── Stored rows ──

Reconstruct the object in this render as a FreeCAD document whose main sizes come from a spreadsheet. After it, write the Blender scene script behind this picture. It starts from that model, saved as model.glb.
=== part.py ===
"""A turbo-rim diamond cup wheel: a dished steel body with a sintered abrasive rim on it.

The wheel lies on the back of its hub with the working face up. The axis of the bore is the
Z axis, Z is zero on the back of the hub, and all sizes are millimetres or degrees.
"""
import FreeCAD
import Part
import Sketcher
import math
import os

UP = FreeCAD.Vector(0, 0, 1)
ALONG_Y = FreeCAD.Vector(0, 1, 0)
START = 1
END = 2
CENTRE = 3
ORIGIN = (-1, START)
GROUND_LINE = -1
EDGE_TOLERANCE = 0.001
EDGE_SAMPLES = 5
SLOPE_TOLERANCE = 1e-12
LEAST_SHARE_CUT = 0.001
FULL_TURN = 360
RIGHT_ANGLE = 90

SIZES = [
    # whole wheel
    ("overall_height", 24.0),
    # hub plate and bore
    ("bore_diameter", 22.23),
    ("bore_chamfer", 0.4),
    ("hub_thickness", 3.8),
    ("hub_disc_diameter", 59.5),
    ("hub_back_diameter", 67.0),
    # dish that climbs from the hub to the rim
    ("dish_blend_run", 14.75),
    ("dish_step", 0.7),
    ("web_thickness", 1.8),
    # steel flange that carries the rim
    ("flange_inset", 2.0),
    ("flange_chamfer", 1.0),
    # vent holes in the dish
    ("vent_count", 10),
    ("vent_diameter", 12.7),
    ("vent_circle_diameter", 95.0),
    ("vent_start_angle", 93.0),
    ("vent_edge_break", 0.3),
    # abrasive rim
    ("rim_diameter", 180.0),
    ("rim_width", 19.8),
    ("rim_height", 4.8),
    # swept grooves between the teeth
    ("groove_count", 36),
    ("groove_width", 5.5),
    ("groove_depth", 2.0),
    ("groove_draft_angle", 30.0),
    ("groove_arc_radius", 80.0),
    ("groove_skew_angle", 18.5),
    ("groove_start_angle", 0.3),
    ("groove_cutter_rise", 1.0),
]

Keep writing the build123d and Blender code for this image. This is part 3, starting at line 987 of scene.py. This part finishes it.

───

▶ **Directive**: Look through the entries above and count each line holding "Blender"; report the count alone.

▶ **Complete response**: 2